Virtual power plants (VPPs) are utilized for reducing carbon while offsetting a high cost of peak energy production. Most VPP options implement a delay of energy-consuming devices or the utilization of smart energy storage to discharge at a predetermined time to meet energy demands. Most of these solutions utilize systems that are complex to configure and control.

BRIEF SUMMARY

Disclosed is a heating system of a building, the heating system having: a first heating appliance powered by electricity provided via: a transmission line from an electric power grid that provides electricity to a plurality of buildings including the building; a second heating appliance powered via a fuel; and a controller operationally coupled to the first heating appliance and the second heating appliance, and configured to receive control signals over a telecommunications network, wherein the control signals are associated with reducing consumption of electricity via the electric power grid, wherein, responsive to receiving the control signals, the controller is configured to switch between powering the first heating appliance via the electric power grid and the second heating appliance with the fuel.

In addition to one or more aspects of the system or as an alternate, the system includes an energy storage system (ESS) having a battery and a battery management system (BMS), wherein when the second heating appliance is powered instead of the first heating appliance, the controller is configured to receive further control signals over the telecommunications network and responsively control the BMS to transfer power stored in the ESS to the electric power grid.

In addition to one or more aspects of the system or as an alternate, the control signals instruct the controller to power the second heating appliance instead of the first heating appliance for a period of time when a property of electricity transmitted over the electric power grid is above a threshold.

In addition to one or more aspects of the system or as an alternate, the property of electricity is cost per kilowatt hour (kWh).

In addition to one or more aspects of the system or as an alternate, the period of time is during peak demand.

In addition to one or more aspects of the system or as an alternate, the system is a virtual power plant.

In addition to one or more aspects of the system or as an alternate, the first heating appliance is a heat pump.

In addition to one or more aspects of the system or as an alternate, the second heating appliance is a furnace.

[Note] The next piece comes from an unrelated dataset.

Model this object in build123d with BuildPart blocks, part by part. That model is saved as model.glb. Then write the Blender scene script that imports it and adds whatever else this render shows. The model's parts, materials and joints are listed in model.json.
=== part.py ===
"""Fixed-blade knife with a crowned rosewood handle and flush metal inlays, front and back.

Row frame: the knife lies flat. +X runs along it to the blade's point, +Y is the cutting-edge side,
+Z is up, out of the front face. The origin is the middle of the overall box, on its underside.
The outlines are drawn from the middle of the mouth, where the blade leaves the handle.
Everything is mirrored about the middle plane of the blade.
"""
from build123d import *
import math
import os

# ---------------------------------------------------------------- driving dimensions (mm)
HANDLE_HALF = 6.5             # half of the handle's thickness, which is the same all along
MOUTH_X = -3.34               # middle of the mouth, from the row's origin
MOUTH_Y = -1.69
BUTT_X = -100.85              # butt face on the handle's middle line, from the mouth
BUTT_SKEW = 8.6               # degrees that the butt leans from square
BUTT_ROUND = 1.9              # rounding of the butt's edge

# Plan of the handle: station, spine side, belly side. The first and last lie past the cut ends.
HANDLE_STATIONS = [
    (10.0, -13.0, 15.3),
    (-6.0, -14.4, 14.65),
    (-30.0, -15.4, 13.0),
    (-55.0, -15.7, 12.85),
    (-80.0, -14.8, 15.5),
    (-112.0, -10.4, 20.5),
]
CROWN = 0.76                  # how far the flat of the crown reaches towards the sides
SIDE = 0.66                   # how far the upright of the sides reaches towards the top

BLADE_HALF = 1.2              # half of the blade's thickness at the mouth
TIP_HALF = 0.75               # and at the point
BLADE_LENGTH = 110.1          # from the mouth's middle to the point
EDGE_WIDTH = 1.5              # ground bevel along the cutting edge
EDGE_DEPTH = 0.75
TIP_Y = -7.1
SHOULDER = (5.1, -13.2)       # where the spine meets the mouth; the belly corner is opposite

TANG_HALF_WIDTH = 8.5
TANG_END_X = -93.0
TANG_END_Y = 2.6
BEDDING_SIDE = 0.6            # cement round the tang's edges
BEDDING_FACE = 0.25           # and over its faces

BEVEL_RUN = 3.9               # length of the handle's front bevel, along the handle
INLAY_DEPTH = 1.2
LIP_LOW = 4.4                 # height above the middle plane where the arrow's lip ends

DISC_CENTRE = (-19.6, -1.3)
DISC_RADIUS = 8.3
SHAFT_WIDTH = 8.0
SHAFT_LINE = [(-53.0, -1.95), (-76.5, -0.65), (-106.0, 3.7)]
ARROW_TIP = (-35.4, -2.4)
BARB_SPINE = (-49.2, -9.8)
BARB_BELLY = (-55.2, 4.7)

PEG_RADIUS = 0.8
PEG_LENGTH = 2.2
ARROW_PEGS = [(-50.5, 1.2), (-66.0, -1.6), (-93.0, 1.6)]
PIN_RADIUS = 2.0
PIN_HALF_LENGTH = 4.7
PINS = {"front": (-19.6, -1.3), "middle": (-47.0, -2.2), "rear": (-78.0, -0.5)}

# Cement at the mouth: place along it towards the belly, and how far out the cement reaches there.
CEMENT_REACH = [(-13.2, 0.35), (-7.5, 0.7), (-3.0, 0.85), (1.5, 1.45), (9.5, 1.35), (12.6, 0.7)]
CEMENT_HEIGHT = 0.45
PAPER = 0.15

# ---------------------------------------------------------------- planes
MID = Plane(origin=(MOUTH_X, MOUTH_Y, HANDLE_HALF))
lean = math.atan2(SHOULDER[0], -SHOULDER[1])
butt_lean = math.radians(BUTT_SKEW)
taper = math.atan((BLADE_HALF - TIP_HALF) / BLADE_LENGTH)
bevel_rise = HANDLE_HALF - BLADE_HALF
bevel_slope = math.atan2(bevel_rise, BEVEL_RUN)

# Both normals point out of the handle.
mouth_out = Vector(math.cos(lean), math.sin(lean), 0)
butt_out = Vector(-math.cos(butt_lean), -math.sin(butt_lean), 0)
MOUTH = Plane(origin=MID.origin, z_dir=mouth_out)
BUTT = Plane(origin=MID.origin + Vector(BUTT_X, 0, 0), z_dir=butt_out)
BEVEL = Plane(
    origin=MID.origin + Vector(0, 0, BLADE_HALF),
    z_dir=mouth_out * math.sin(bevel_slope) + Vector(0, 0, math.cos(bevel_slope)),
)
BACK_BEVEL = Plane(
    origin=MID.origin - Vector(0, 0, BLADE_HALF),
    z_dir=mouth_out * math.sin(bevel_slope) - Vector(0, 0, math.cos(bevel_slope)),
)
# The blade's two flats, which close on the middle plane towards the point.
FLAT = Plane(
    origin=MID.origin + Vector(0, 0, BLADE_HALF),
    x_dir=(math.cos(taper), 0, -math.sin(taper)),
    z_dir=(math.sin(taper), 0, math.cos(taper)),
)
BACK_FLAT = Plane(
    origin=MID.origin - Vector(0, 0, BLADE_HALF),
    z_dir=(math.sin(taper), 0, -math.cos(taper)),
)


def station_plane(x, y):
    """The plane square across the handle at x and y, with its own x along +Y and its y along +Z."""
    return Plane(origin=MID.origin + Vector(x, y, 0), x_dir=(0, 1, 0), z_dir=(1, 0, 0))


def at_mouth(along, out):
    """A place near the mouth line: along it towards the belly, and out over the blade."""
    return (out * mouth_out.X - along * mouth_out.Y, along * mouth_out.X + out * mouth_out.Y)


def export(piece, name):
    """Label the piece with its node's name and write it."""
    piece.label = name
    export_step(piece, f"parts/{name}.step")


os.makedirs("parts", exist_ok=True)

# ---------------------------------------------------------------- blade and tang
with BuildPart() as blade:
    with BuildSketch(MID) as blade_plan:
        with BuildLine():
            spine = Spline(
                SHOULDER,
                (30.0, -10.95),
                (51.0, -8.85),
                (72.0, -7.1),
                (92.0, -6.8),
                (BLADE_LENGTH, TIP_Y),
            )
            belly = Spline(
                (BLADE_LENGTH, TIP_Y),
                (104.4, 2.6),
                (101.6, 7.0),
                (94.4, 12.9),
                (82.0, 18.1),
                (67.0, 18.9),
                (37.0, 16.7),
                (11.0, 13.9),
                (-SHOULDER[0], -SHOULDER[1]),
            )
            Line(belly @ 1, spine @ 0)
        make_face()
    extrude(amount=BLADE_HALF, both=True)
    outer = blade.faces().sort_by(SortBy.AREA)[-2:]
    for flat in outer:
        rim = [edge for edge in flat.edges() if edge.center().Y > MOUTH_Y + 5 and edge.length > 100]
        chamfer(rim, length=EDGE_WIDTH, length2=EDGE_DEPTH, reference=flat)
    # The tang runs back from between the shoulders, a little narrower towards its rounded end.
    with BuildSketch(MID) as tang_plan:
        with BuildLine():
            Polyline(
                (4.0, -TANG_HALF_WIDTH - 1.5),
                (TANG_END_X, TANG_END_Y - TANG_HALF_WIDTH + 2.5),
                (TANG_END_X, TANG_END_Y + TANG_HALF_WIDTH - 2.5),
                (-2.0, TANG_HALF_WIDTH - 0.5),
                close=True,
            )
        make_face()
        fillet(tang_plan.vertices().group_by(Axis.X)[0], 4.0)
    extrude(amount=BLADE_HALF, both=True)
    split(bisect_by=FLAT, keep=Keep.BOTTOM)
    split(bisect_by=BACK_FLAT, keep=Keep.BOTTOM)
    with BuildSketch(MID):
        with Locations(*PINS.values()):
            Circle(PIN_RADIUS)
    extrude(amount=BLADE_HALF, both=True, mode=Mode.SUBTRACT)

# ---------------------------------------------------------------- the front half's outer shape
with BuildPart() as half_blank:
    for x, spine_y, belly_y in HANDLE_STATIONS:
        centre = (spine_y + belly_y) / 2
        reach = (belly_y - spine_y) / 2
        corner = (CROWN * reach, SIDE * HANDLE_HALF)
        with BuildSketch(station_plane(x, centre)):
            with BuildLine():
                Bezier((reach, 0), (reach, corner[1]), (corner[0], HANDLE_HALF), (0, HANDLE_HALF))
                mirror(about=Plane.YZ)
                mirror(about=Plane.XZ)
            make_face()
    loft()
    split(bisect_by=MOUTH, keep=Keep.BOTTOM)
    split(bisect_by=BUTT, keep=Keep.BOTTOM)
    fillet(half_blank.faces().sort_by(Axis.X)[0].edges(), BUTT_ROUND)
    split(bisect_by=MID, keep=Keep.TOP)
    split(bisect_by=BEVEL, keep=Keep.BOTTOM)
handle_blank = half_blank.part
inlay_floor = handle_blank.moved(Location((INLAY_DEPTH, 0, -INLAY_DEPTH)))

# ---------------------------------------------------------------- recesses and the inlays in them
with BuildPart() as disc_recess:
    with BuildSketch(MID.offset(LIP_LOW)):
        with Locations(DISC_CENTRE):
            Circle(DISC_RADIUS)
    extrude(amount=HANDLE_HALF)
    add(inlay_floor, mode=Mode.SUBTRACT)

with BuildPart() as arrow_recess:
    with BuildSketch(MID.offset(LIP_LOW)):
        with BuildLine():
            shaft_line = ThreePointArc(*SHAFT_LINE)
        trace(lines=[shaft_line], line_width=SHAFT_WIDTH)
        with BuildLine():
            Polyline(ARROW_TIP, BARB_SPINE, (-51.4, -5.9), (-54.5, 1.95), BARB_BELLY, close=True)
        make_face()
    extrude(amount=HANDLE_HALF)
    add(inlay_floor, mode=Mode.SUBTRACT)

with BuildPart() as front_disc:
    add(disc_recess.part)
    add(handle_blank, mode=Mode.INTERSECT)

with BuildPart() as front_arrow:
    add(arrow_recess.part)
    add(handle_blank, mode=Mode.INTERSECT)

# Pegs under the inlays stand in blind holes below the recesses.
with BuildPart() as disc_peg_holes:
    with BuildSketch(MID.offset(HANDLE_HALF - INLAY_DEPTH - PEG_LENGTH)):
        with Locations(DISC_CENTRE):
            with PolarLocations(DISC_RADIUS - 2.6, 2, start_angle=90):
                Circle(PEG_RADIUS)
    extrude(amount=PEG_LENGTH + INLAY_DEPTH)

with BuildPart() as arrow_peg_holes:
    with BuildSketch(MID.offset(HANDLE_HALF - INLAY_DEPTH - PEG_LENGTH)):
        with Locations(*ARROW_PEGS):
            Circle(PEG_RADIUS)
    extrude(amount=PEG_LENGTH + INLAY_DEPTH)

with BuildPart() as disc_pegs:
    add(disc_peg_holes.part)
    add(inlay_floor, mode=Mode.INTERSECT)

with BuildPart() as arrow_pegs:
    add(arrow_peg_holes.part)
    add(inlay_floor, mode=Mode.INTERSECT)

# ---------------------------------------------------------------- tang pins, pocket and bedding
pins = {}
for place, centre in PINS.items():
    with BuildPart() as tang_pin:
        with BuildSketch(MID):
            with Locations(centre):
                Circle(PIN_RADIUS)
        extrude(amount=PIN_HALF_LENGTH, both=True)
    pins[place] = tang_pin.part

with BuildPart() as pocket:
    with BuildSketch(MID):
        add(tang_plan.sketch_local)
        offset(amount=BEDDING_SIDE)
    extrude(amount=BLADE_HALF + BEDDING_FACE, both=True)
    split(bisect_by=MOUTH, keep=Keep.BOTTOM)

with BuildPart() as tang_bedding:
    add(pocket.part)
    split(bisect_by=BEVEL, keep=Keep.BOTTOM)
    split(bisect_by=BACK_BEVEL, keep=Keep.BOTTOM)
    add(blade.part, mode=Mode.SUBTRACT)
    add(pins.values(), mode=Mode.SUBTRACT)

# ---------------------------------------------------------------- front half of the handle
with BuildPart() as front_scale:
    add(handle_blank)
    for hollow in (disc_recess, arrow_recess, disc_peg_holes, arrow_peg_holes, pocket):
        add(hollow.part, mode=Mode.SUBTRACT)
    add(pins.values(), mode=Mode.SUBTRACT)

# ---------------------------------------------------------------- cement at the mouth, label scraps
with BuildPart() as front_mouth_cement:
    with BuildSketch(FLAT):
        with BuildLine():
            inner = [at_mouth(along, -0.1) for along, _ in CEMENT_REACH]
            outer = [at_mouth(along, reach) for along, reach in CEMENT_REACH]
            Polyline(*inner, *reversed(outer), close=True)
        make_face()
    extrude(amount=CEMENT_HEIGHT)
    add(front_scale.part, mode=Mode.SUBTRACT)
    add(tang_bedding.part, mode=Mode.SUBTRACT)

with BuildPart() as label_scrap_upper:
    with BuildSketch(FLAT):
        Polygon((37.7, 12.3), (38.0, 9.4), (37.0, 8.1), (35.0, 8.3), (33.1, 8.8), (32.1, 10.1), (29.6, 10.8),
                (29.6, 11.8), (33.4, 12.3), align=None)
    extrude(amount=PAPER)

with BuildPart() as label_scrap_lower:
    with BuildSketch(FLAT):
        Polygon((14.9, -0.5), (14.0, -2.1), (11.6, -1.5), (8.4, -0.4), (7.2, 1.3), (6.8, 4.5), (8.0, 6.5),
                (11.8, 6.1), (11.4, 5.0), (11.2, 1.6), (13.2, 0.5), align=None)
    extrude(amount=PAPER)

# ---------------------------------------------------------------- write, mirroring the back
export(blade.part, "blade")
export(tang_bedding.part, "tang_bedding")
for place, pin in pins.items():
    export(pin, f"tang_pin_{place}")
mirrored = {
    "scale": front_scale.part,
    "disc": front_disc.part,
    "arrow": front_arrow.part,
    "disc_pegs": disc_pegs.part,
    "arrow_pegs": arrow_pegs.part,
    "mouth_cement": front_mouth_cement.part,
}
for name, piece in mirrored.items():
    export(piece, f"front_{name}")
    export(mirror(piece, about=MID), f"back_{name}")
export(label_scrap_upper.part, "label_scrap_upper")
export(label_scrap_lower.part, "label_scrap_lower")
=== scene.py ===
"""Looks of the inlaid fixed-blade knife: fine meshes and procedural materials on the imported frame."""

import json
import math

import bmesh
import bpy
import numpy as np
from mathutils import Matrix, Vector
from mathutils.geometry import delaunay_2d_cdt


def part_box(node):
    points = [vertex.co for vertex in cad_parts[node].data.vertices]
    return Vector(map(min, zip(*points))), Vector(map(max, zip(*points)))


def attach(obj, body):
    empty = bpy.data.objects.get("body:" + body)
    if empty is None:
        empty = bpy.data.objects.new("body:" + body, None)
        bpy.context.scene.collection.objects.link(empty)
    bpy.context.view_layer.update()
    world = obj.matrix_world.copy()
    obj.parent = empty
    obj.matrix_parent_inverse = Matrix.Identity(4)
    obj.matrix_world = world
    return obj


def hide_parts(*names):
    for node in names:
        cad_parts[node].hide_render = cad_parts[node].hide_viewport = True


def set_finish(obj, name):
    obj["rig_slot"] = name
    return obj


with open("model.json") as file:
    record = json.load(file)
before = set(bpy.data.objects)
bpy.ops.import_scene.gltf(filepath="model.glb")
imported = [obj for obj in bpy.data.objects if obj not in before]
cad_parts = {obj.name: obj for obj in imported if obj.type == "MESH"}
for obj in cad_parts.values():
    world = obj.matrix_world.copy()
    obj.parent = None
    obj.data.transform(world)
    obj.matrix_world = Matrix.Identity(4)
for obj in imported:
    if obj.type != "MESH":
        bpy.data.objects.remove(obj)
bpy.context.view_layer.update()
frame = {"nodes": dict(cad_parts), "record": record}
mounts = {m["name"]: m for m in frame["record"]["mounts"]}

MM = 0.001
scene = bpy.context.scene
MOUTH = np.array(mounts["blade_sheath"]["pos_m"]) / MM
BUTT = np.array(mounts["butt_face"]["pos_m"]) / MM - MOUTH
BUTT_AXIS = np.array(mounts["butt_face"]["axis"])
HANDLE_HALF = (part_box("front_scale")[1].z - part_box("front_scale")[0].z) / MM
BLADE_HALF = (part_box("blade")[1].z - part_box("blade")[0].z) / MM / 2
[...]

In addition to one or more aspects of the system or as an alternate, the fuel is natural gas.

In addition to one or more aspects of the system or as an alternate, the fuel is propane.

Disclosed is a method of operating a heating system of a building, including receiving, by a controller, control signals over a telecommunications network, wherein the controller is operationally coupled to: a first heating appliance powered via electricity provided via a transmission line from an electric power grid that provides electricity to a plurality of buildings including the building; and a second heating appliance powered via a fuel, and wherein the control signals are associated with reducing consumption of electricity via the electric power grid; and switching, by the controller responsive to receiving the control signals, between powering the first heating appliance via the electric power grid and the second heating appliance with the fuel.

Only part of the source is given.